Though the scope of the criminal probe remains unknown, Trump has been fighting since late last year to keep a grand jury from seeing his financial records. Vance’s subpoenas are similar to those sought by the House Oversight Committee. 

Trump’s attorney William Consovoy panned the effort as overbroad, politically motivated and a rehash of the federal prosecution of the president’s disgraced ex-fixer Michael Cohen. 

On Wednesday morning, a three-judge panel of the Second Circuit rejected each of those arguments in turn. 

“First, the president’s bare assertion that the scope of the grand jury’s investigation is limited only to certain payments made by Michael Cohen in 2016 amounts to nothing more than implausible speculation,” their unsigned opinion states. “Second, without the benefit of this linchpin assumption, all other allegations of overbreadth — based on the types of documents sought, the types of entities covered, and the time period covered by the subpoena, as well as the subpoena’s near identity to a prior congressional subpoena — fall short of meeting the plausibility standard. Similarly, the president’s allegations of bad faith fail to raise a plausible inference that the subpoena was issued out of malice or an intent to harass.” 

The panel consists of U.S. Circuit Judges Pierre Leval, Robert Katzmann and Raymond Lohier.

Vance’s office declined to comment, and Trump’s counsel Consovoy did not immediately respond to an email requesting comment. 

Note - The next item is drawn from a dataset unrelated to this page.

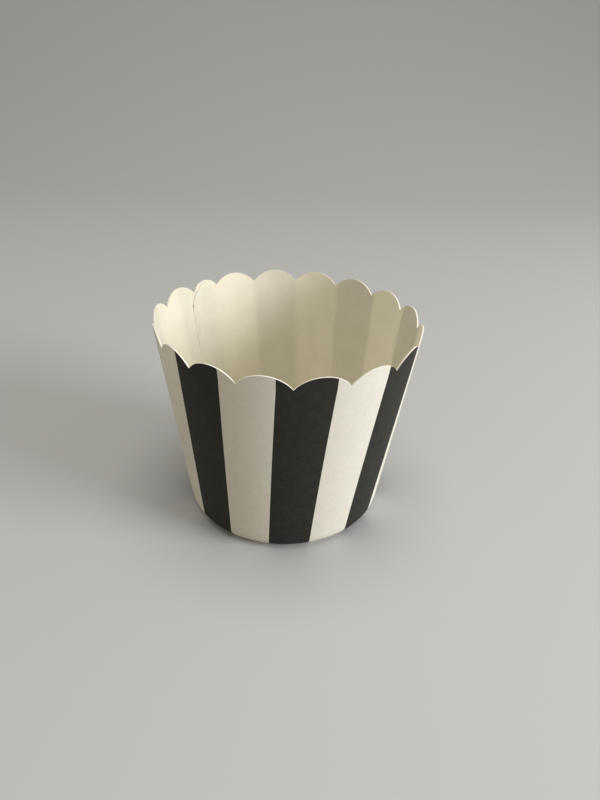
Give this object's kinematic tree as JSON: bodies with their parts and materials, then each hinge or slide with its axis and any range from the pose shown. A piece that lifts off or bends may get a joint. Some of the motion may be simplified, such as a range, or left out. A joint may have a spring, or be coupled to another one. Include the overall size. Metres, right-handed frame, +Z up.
{
  "type": "paper baking cup",
  "caption": "Round paper baking cup with a scalloped rim, striped outside and plain cream inside, glued side seam, turned-in base edge and a separate base disc.",
  "frame": {"origin": "middle of the base, on the surface the cup stands on", "axes": "+Z up along the cup's axis, -Y towards the front of the cup, with the glued seam at the back left"},
  "size_m": [0.0632, 0.063, 0.0515],
  "materials": {
    "printed_paper": "satin",
    "plain_paper": "matte"
  },
  "bodies": {
    "root": {"side_wall": "printed_paper", "base_disc": "plain_paper"}
  },
  "joints": []
}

Another Supreme Court battle is likely imminent, as Vance and Trump agreed to hold off on the subpoenas to the president's accounting firm Mazars until the high court had its final say. The Supreme Court previously rejected Trump's effort to declare himself absolutely immune from criminal investigations. 

Just before the original 2019 deadline of Vance’s subpoenas, Trump brought a federal lawsuit leveling the breathtaking argument that no prosecutor, federal or state, can subject a sitting president, his businesses or his allies to the criminal process while he is in office, even if that investigation involves conduct that preceded his term in office.   

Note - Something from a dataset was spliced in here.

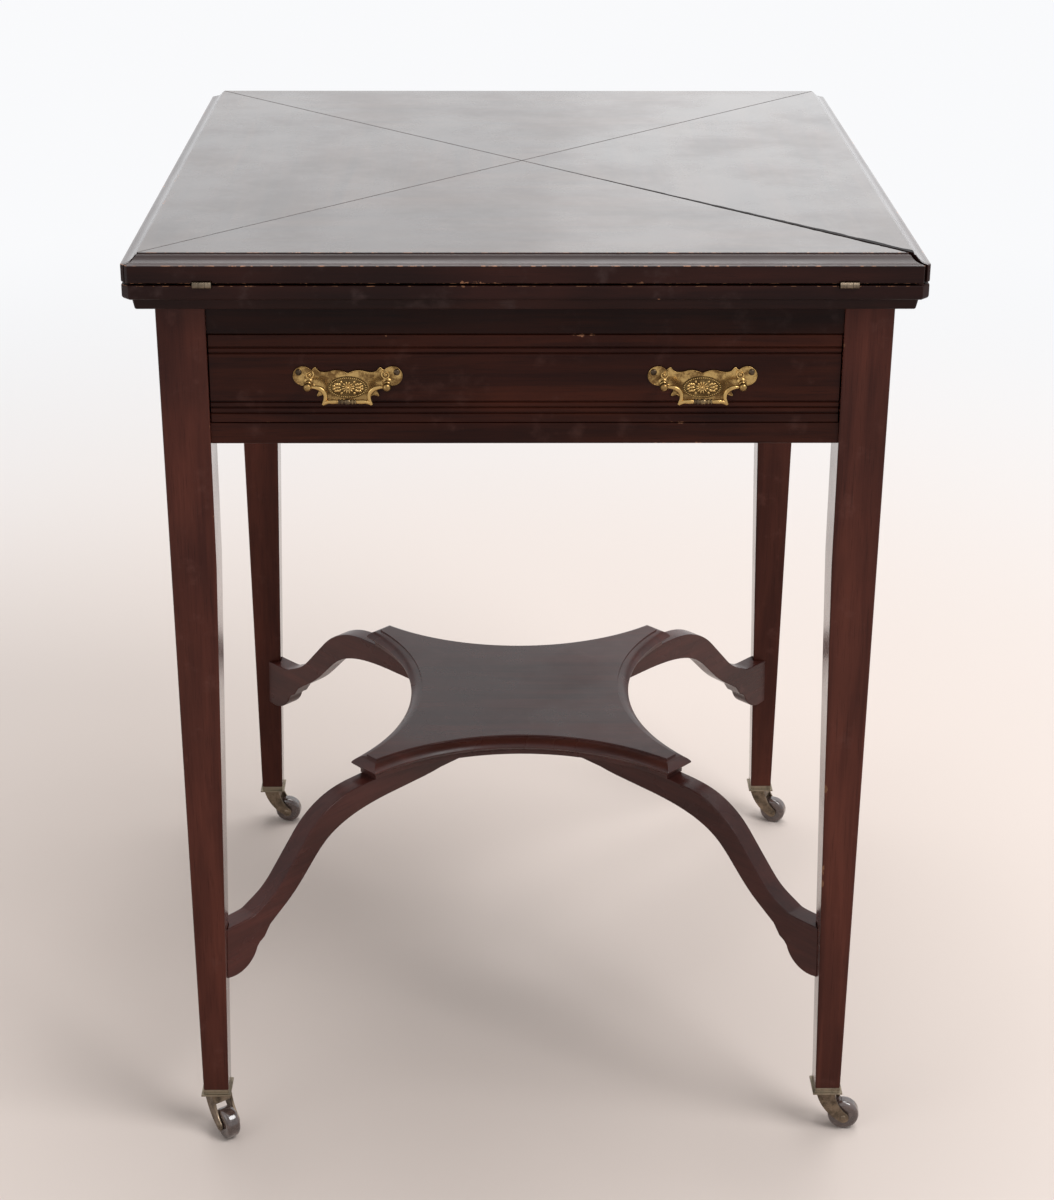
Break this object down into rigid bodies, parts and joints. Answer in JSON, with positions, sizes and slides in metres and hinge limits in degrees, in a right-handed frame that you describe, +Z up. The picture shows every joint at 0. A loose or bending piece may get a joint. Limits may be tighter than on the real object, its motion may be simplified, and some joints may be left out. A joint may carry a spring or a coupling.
{
  "type": "handkerchief games table",
  "caption": "Square dark wood games table with fold-out envelope leaves on a swivel top, a drawer, tapered legs on casters and a shelf on curved stretchers.",
  "frame": {"origin": "on the floor under the middle of the table", "axes": "+Z up, -Y towards the drawer side, +X to the right of a person facing the drawer"},
  "size_m": [0.5662, 0.5662, 0.7414],
  "materials": {
    "top_wood": "semi-gloss polished dark stain",
    "frame_wood": "satin polished dark stain",
    "leg_wood": "satin polished red-brown stain",
    "shelf_wood": "semi-gloss polished red-brown stain",
    "carcase_wood": "unpolished",
    "baize": "matt felted cloth",
    "pull_brass": "polished, slightly dulled",
    "pin_brass": "dark tarnished",
    "hinge_brass": "dull aged",
    "caster_brass": "dull aged",
    "caster_ceramic": "glossy brown glaze",
    "pivot_steel": "plain"
  },
  "bodies": {
    "base": {"leg_front_left": "leg_wood", "leg_front_right": "leg_wood", "leg_back_left": "leg_wood", "leg_back_right": "leg_wood", "rail_left": "frame_wood", "rail_right": "frame_wood", "rail_back": "frame_wood", "rail_front_top": "frame_wood", "rail_front_bottom": "frame_wood", "swivel_bearer": "carcase_wood", "drawer_runners": "carcase_wood", "drawer_guides": "carcase_wood", "drawer_kickers": "carcase_wood", "drawer_stops": "carcase_wood", "shelf": "shelf_wood", "stretcher_front_left": "shelf_wood", "stretcher_front_right": "shelf_wood", "stretcher_back_left": "shelf_wood", "stretcher_back_right": "shelf_wood", "caster_plates": "caster_brass"},
    "top": {"bed_board": "top_wood", "bed_baize": "baize", "bed_hinge_plates": "hinge_brass", "bed_hinge_screws": "hinge_brass", "hinge_pins": "hinge_brass", "pivot_plate": "pivot_steel", "pivot_washer": "pivot_steel", "pivot_nut": "pivot_steel", "stop_peg": "carcase_wood"},
    "drawer": {"drawer_front": "frame_wood", "drawer_side_left": "carcase_wood", "drawer_side_right": "carcase_wood", "drawer_back": "carcase_wood", "drawer_bottom": "carcase_wood", "pull_plates": "pull_brass", "pull_pins": "pin_brass", "pull_posts": "pull_brass"},
    "bail_left": {"bail_left": "pull_brass"},
    "bail_right": {"bail_right": "pull_brass"},
    "leaf_front": {"leaf_front": "top_wood", "leaf_front_baize": "baize", "leaf_front_hinges": "hinge_brass"},
    "leaf_right": {"leaf_right": "top_wood", "leaf_right_baize": "baize", "leaf_right_hinges": "hinge_brass"},
    "leaf_back": {"leaf_back": "top_wood", "leaf_back_baize": "baize", "leaf_back_hinges": "hinge_brass"},
    "leaf_left": {"leaf_left": "top_wood", "leaf_left_baize": "baize", "leaf_left_hinges": "hinge_brass"},
    "caster_front_left": {"caster_horn_front_left": "caster_brass"},
    "wheel_front_left": {"caster_wheel_front_left": "caster_ceramic"},
    "caster_front_right": {"caster_horn_front_right": "caster_brass"},
    "wheel_front_right": {"caster_wheel_front_right": "caster_ceramic"},
    "caster_back_left": {"caster_horn_back_left": "caster_brass"},
    "wheel_back_left": {"caster_wheel_back_left": "caster_ceramic"},
    "caster_back_right": {"caster_horn_back_right": "caster_brass"},
    "wheel_back_right": {"caster_wheel_back_right": "caster_ceramic"}
  },
  "joints": [
    {"name": "top_swivel", "type": "hinge", "parent": "base", "child": "top", "pos_m": [0, 0, 0.7006], "axis": [0, 0, 1], "range_deg": [0, 45]},
    {"name": "leaf_front_hinge", "type": "hinge", "parent": "top", "child": "leaf_front", "pos_m": [0, -0.2808, 0.7212], "axis": [1, 0, 0], "range_deg": [0, 180]},
    {"name": "leaf_right_hinge", "type": "hinge", "parent": "top", "child": "leaf_right", "pos_m": [0.2808, 0, 0.7212], "axis": [0, 1, 0], "range_deg": [0, 180]},
    {"name": "leaf_back_hinge", "type": "hinge", "parent": "top", "child": "leaf_back", "pos_m": [0, 0.2808, 0.7212], "axis": [-1, 0, 0], "range_deg": [0, 180]},
    {"name": "leaf_left_hinge", "type": "hinge", "parent": "top", "child": "leaf_left", "pos_m": [-0.2808, 0, 0.7212], "axis": [0, -1, 0], "range_deg": [0, 180]},
    {"name": "drawer_slide", "type": "slide", "parent": "base", "child": "drawer", "axis": [0, -1, 0], "range_m": [0, 0.3]},
    {"name": "bail_left_swing", "type": "hinge", "parent": "drawer", "child": "bail_left", "pos_m": [-0.126, -0.2679, 0.6423], "axis": [-1, 0, 0], "range_deg": [-25, 90]},
    {"name": "bail_right_swing", "type": "hinge", "parent": "drawer", "child": "bail_right", "pos_m": [0.126, -0.2679, 0.6423], "axis": [-1, 0, 0], "range_deg": [-25, 90]},
    {"name": "caster_front_left_swivel", "type": "hinge", "parent": "base", "child": "caster_front_left", "pos_m": [-0.2455, -0.2455, 0.036], "axis": [0, 0, 1], "continuous": true},
    {"name": "wheel_front_left_roll", "type": "hinge", "parent": "caster_front_left", "child": "wheel_front_left", "pos_m": [-0.2369, -0.25779, 0.0125], "axis": [-0.8192, -0.5736, 0], "continuous": true},
    {"name": "caster_front_right_swivel", "type": "hinge", "parent": "base", "child": "caster_front_right", "pos_m": [0.2455, -0.2455, 0.036], "axis": [0, 0, 1], "continuous": true},
    {"name": "wheel_front_right_roll", "type": "hinge", "parent": "caster_front_right", "child": "wheel_front_right", "pos_m": [0.26035, -0.24759, 0.0125], "axis": [-0.1392, -0.9903, 0], "continuous": true},
    {"name": "caster_back_left_swivel", "type": "hinge", "parent": "base", "child": "caster_back_left", "pos_m": [-0.2455, 0.2455, 0.036], "axis": [0, 0, 1], "continuous": true},
    {"name": "wheel_back_left_roll", "type": "hinge", "parent": "caster_back_left", "child": "wheel_back_left", "pos_m": [-0.23065, 0.24341, 0.0125], "axis": [-0.1392, -0.9903, 0], "continuous": true},
    {"name": "caster_back_right_swivel", "type": "hinge", "parent": "base", "child": "caster_back_right", "pos_m": [0.2455, 0.2455, 0.036], "axis": [0, 0, 1], "continuous": true},
    {"name": "wheel_back_right_roll", "type": "hinge", "parent": "caster_back_right", "child": "wheel_back_right", "pos_m": [0.25941, 0.23988, 0.0125], "axis": [-0.3746, -0.9272, 0], "continuous": true}
  ]
}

U.S. District Judge Victor Marrero called that concept “repugnant” to democracy in October 2019.  

“Shunning the concept of the inviolability of the person of the King of England and the bounds of the monarch’s protective screen covering the Crown’s actions from legal scrutiny, the Founders disclaimed any notion that the Constitution generally conferred similarly all-encompassing immunity upon the president,” his 75-page opinion stated. 

A Supreme Court majority agreed with that principle, but it gave Trump another chance to challenge the subpoenas on other grounds. Trump, who has been defeated in every round to date, hopes to change his fortunes in a second high-court battle on the heels of a new confirmation fight.